4. “O.J.: Made in America.” Ezra Edelman plunges headlong into the strange case of O.J. Simpson and emerges with a monumental consideration of race, class, sports, celebrity, masculinity and violence. By the end it feels like an incontrovertible argument in the ongoing trial of the American dream.

5. “Everybody Wants Some!!” After the dramatic rigors of “Before Midnight” and “Boyhood,” Richard Linklater leaned back and casually pitched his third masterpiece in a row — a sun-splashed, note-perfect ’80s college flashback that plays like a dream. A very, very funny dream.

6. “My Golden Days.” A traumatic childhood, a spot of amateur espionage, the first stirrings of young love: In this gloriously romantic memory piece, a prequel to his 1993 tour de force “My Sex Life … or How I Got Into an Argument,” the great French filmmaker Arnaud Desplechin is at the laid-back peak of his powers.

7. “Paterson.” After his oddball vampire romance “Only Lovers Left Alive,” Jim Jarmusch has made another entrancingly lovely portrait of marital contentment and the pursuit of artistic fulfillment. The movie is predicated on an ingenious visual scheme of rhyme and repetition, but Adam Driver’s performance is the source of its most evocative poetry.
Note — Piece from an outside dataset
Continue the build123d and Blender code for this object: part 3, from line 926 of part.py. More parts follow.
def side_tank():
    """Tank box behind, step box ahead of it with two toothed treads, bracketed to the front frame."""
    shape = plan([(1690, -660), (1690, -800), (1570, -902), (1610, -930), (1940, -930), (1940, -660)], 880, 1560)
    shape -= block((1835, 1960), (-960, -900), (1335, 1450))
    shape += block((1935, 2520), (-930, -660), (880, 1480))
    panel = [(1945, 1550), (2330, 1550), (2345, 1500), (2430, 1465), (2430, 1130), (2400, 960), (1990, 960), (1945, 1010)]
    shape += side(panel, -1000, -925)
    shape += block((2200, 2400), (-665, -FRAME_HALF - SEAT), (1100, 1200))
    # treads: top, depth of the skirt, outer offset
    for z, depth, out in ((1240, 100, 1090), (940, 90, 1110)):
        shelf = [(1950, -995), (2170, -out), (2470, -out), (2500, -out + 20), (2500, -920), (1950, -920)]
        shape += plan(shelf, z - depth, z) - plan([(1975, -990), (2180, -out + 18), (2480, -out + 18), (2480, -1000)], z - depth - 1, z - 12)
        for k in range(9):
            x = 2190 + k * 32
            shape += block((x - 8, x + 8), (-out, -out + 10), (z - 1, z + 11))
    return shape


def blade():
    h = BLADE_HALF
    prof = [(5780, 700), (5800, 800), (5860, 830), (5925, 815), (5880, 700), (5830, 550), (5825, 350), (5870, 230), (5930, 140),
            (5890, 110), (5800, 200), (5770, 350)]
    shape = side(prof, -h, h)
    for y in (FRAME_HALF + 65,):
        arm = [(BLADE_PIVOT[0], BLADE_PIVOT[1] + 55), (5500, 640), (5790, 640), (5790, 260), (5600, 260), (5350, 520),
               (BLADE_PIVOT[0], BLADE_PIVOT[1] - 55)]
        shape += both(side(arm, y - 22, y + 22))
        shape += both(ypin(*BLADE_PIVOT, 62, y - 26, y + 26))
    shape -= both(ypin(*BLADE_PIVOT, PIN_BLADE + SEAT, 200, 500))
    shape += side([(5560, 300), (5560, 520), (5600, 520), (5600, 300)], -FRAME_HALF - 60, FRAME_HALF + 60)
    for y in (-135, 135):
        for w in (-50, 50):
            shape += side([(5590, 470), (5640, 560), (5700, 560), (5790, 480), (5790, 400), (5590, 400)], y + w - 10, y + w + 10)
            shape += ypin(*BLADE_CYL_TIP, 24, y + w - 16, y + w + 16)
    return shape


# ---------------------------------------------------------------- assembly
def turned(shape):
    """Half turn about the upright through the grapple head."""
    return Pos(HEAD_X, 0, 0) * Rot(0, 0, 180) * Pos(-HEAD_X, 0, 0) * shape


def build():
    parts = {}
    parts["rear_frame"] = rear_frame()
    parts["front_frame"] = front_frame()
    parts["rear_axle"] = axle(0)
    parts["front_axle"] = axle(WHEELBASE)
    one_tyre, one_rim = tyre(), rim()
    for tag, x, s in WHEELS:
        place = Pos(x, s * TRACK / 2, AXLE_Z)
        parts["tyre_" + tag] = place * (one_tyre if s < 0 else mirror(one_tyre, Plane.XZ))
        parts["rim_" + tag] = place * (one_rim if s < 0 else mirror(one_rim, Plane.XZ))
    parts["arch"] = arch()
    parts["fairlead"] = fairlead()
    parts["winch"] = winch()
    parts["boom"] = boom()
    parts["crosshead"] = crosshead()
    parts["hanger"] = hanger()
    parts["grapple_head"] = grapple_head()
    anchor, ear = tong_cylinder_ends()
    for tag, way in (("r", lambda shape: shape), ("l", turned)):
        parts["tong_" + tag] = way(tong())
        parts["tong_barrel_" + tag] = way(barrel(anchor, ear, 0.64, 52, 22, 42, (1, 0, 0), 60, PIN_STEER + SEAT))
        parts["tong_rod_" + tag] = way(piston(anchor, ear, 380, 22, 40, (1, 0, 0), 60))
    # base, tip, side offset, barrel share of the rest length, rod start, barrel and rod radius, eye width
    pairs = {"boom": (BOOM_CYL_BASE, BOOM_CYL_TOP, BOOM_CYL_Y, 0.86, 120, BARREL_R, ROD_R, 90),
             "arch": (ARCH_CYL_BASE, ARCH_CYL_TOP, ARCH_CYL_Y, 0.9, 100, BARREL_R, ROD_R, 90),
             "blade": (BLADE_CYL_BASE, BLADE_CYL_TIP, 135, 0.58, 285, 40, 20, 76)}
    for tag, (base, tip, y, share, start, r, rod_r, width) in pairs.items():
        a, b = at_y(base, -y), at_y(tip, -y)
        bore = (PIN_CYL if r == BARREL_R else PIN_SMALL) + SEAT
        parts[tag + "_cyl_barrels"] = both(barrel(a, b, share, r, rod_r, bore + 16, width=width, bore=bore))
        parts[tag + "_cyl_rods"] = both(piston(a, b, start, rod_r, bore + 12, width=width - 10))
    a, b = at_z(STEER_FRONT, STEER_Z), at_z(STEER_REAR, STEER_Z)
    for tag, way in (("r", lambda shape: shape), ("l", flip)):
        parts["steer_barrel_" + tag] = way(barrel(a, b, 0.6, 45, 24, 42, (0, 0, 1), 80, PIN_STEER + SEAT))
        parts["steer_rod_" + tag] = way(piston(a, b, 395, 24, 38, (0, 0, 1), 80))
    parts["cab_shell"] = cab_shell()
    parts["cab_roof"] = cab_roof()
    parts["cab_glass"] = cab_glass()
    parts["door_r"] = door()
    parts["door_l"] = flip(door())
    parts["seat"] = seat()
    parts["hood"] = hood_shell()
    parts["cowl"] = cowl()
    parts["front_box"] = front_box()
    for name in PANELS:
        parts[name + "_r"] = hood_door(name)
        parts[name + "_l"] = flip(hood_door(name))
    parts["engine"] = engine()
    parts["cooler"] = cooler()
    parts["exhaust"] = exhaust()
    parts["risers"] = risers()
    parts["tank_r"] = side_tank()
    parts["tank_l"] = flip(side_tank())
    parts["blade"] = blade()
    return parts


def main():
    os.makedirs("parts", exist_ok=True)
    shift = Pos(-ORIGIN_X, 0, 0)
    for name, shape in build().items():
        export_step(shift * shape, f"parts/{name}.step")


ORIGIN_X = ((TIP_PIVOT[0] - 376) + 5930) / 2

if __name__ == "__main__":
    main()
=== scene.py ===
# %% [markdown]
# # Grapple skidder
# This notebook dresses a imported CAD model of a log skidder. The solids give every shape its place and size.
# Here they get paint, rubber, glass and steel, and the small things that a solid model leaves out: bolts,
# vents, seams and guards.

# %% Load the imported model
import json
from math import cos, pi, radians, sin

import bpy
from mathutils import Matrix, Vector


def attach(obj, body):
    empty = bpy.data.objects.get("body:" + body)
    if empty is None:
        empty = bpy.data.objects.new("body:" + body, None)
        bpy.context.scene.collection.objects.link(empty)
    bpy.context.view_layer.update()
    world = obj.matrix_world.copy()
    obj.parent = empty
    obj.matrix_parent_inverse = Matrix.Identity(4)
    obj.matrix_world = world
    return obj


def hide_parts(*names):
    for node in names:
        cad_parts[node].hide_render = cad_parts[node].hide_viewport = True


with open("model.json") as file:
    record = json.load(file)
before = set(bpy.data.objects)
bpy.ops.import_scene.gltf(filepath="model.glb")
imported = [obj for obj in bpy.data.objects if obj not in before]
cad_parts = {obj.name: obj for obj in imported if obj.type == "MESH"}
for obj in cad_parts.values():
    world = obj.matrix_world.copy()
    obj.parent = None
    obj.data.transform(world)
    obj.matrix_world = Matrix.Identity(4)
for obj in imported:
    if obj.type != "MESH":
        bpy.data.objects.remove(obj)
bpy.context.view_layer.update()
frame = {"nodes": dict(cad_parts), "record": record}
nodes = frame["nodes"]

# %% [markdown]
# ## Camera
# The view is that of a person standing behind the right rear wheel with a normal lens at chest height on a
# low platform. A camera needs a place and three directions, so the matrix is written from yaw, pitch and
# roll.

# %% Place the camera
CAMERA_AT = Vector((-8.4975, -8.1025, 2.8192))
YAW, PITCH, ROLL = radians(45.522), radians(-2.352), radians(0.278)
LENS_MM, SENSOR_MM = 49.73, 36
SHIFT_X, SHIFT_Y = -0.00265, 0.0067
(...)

8. “I Am Not Your Negro.” Speaking of poetry: The words of the late writer and civil rights activist James Baldwin provide a stirring foundation, but it’s the dense, impressionistic weave of sound and image — brilliantly assembled by the director Raoul Peck and the editor Alexandra Strauss — that gives this documentary its excoriating power.
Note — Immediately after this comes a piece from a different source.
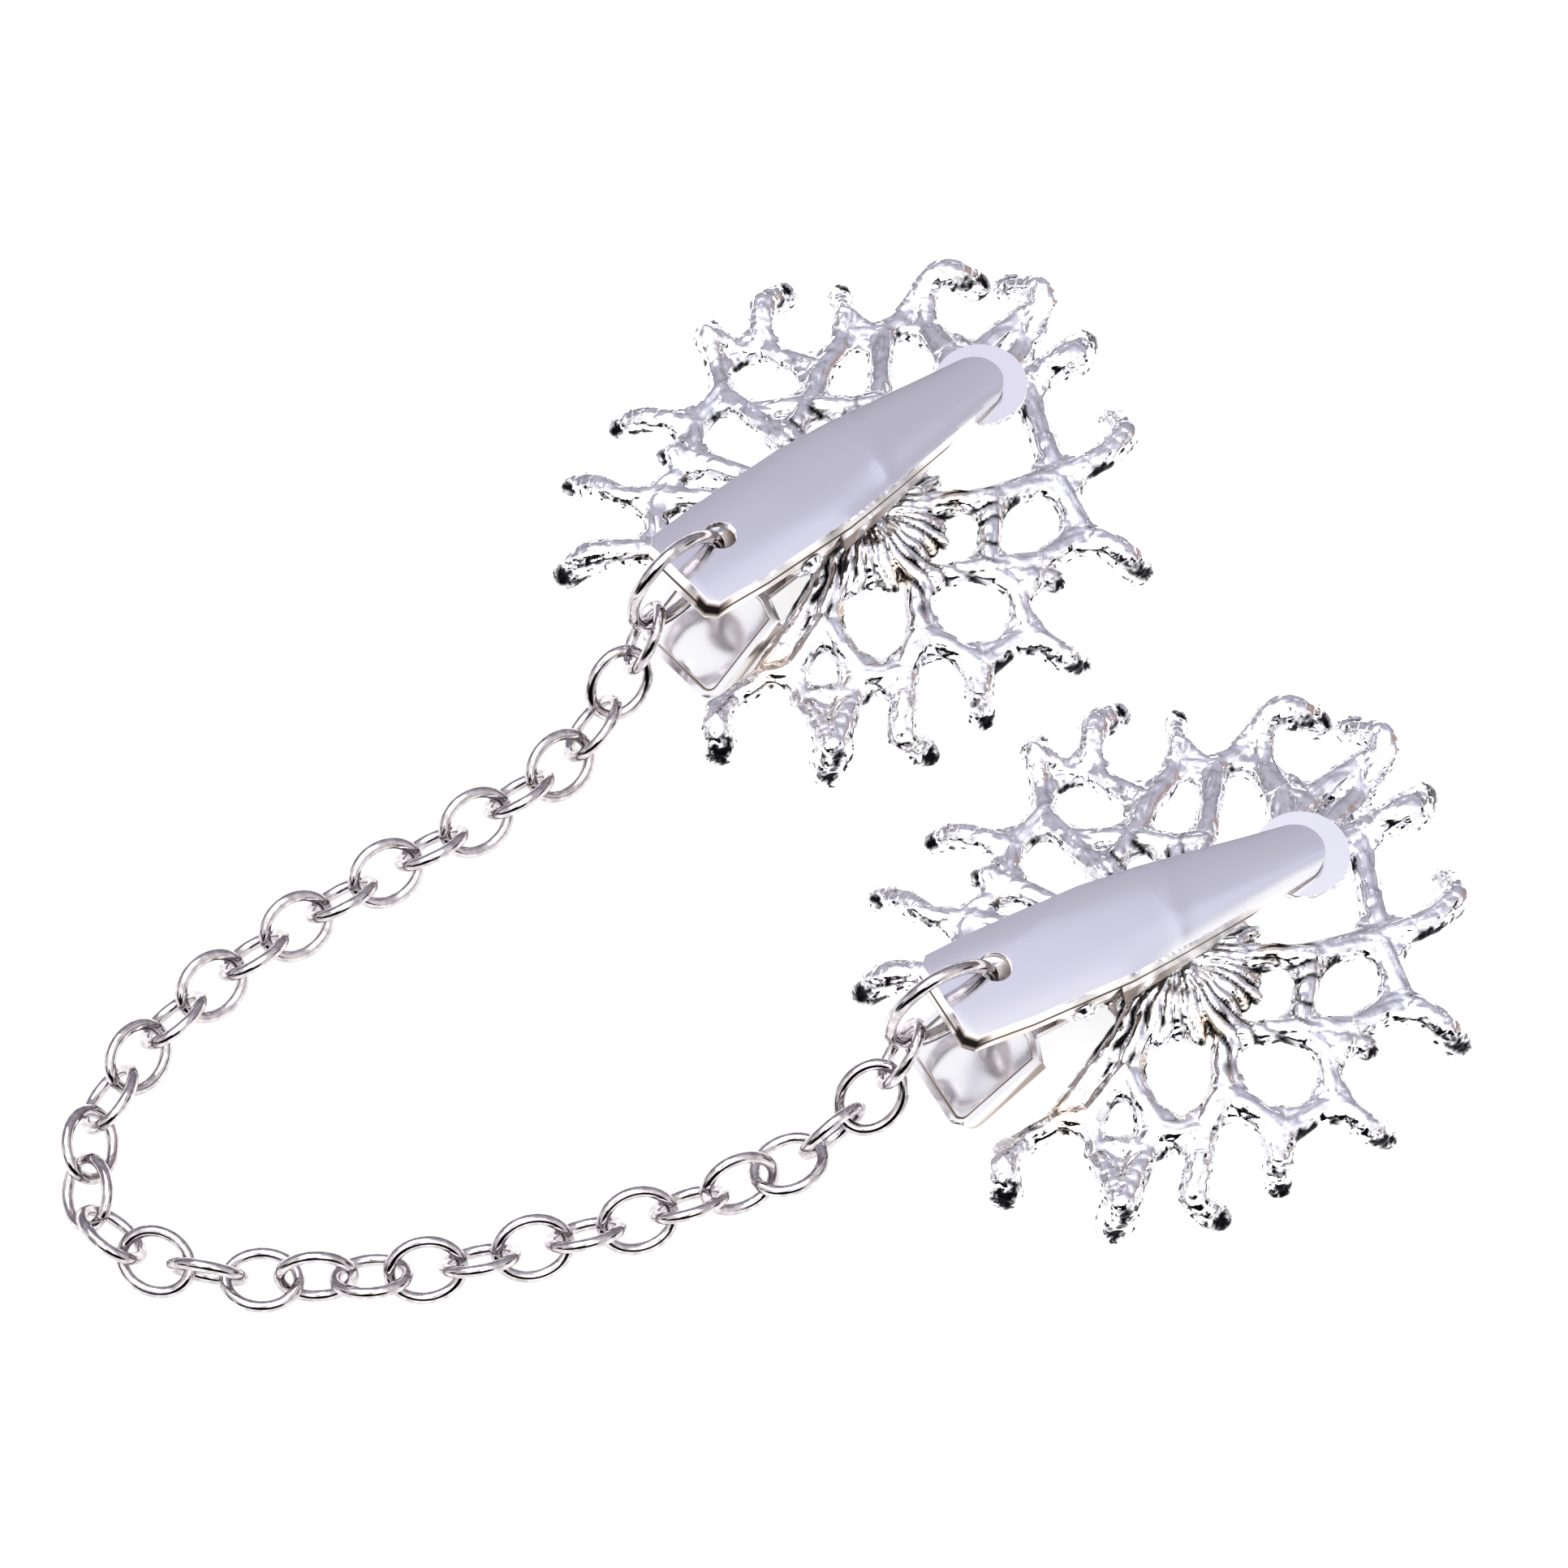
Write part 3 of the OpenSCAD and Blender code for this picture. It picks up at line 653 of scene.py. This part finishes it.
def slice_across(bm, way, places):
    """Cuts a mesh by planes across a direction, at these distances from the origin."""
    for distance in places:
        bmesh.ops.bisect_plane(bm, geom=bm.verts[:] + bm.edges[:] + bm.faces[:], dist=0.001,
                               plane_co=Vector(way) * distance, plane_no=way)


def level_to(bm, start, angle):
    """Shears the part of a bent sheet in front of a crease up by its bend, or down again."""
    for vert in bm.verts:
        vert.co.z += max(0.0, vert.co.x - start) * math.tan(math.radians(angle))


def half_width(x):
    """Half the lever's width: it tapers in front of its ears, faster in front of its crease."""
    taper = 0.013 * max(0.0, x - EARS_END)
    front_taper = 0.012 * max(0.0, x - CREASE_X)
    return LEVER_HALF * (1 - taper - front_taper)


def lever_rise(x, y):
    """How far the lever's sheet stands over the flat: crowned, rolled down at its near edge, bowed,
    with a faint slanting fold."""
    crown_height = 0.34
    roll_depth = 0.35
    unrolled = 0.2
    roll_start = 4
    roll_grows = 6
    bow_height = 0.17
    bow_curve = 0.0006
    fold_height = 0.04
    fold_slant = 0.33
    fold_half = 1.2
    crown = crown_height * (1 - min(1.0, abs(y) / half_width(x)) ** 4)
    nearer = max(0.0, -y / half_width(x) - unrolled) / (1 - unrolled)
    roll = roll_depth * clamp((x - roll_start) / roll_grows) * nearer ** 2
    bow = bow_height - bow_curve * (x - CREASE_X) ** 2
    from_fold = abs(x - CREASE_X - 1 - fold_slant * y)
    fold = fold_height * max(0.0, 1 - from_fold / fold_half)
    return crown - roll + bow + fold


def rim_depth(x):
    """Depth of the lever's near and far rims below its sheet's top, in front of its ears."""
    deepest = 3.1
    lost = 2.4
    narrows_at = 13.8
    return deepest - lost * clamp((x - narrows_at) / 6)


def flank_shade_and_dullness(x, depth):
    """Painted shade and dullness of the lever's flank: nearly buffed, and in front of its ears painted
    brown-grey shade below a border, where the bright part comes down to a point, and paler towards its
    tip."""
    nearly_buffed = 0.25
    border = 2.6
    blend = 0.2
    point_x = 6.5
    point_half = 1.1
    point_drop = 0.8
    brown = 0.62
    paler_by = 0.34
    flank = nearly_buffed if 0.5 < depth < 3.2 else 0.0
    if x < 2:
        return flank
    point = point_drop * max(0.0, 1 - abs(x - point_x) / point_half)
    brownest = brown - paler_by * clamp((x - 8) / 3)
    return min(brownest, max(flank, (depth - border - point) / blend))


def lever_shade_and_dullness(x, y, z):
    """Painted shade and dullness of the lever at a place: 0 buffed, 0.6 painted brown-grey shade, 1
    black.
    """
    hole_reach = 1.5
    corner_cut = 2.1
    line_depth = 1.5
    line_half = 0.1
    line_end = 19
    depth = SHEET_TOP - z
    # Painted shade on the wall of the hole
    if math.hypot(x - HOLE_X, y - HOLE_Y) < hole_reach and depth > 0.3:
        return 0.4
    # Painted black shadow in the near rear corner
    if x + y < corner_cut - PIN_FROM_REAR - LEVER_REAR_HALF and 0.2 < depth < 1.9:
        return 1.0
    # Painted dark line of reflection along the flank
    line = min(line_depth, rim_depth(x) - 0.1)
    if x < line_end and abs(depth - line) < line_half:
        return 0.9
    return flank_shade_and_dullness(x, depth)


def top_edge(edge):
    """Whether an edge bounds the top of the lever's sheet."""
    beside_top = any(face.normal.z > 0.85 and face.calc_center_median().z > 2.5
                     for face in edge.link_faces)
    return beside_top and edge.verts[0].co.z > 2.8


def shape_lever_vert(vert):
    """Lowers the rim at the lever's tip, and raises its sheet to its crown and folds."""
    tip_start = 18
    tip_end = 23.3
    tip_rim = 0.75
    rim_slope = 0.1245
    still_depth = 1.8
    blend = 0.7
    rim = tip_rim + rim_slope * (tip_end - vert.co.x)
    at_rim = abs(vert.co.y) > half_width(vert.co.x) - 0.5 and SHEET_TOP - vert.co.z > 0.55
    if tip_start < vert.co.x < tip_end and at_rim:
        vert.co.z = min(vert.co.z, SHEET_TOP - rim)
    share = clamp((still_depth - SHEET_TOP + vert.co.z) / blend)
    vert.co.z += share * lever_rise(vert.co.x, vert.co.y)


def lever_plate(side):
    """The lever: its sheet crowned across its width, with a rounded bend down to its flanks."""
    bm = merged_copy("lever_" + side)
    own = clip_place(side) @ Matrix.Rotation(math.radians(LEVER_SLOPE), 4, "Y")
    bmesh.ops.transform(bm, matrix=own.inverted(), verts=bm.verts)
    level_to(bm, CREASE_X, CREASE_BEND)
    slice_across(bm, (0, 1, 0), LEVER_SLICES_Y)
    slice_across(bm, (1, 0, 0), LEVER_SLICES_X)
    slice_across(bm, (0, 0, 1), [SHEET_TOP - depth for depth in LEVER_SLICE_DEPTHS])
    round_edges(bm, 1.1, 6, top_edge, 40)
    round_edges(bm, 0.1, 2, sharp=50)
    # Painted shade and dullness at each corner, which the sheet's material reads
    shade_and_dullness = bm.verts.layers.float.new("shade_and_dullness")
    for vert in bm.verts:
        vert[shade_and_dullness] = lever_shade_and_dullness(*vert.co)
        shape_lever_vert(vert)
    level_to(bm, CREASE_X, -CREASE_BEND)
    bmesh.ops.transform(bm, matrix=own, verts=bm.verts)
    name = "lever_" + side
    return flat_shaded(finish_piece(bm, "lever_plate_" + side, SHEET, name, "polished_sheet", name))


def verts_of(faces):
    """The corners of some faces, each once and in a fixed order."""
    return list(dict.fromkeys(vert for face in faces for vert in face.verts))


def edges_of(faces):
    """The edges of some faces, each once and in a fixed order."""
    return list(dict.fromkeys(edge for face in faces for edge in face.edges))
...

9. “Manchester by the Sea.” Kenneth Lonergan’s third feature is a seething New England symphony, set to the quotidian rhythms of working-class life. Amid its swirl of angry, hectoring and often hilarious voices, Casey Affleck’s performance rises like a silent but emotionally overwhelming aria.

10. “Certain Women.” One of the finest American independent filmmakers working today, Kelly Reichardt achieves a kind of brittle, melancholy perfection with this superbly acted triptych — adapted from the stories of Maile Meloy but rendered with a fluency and truthfulness all Reichardt’s own.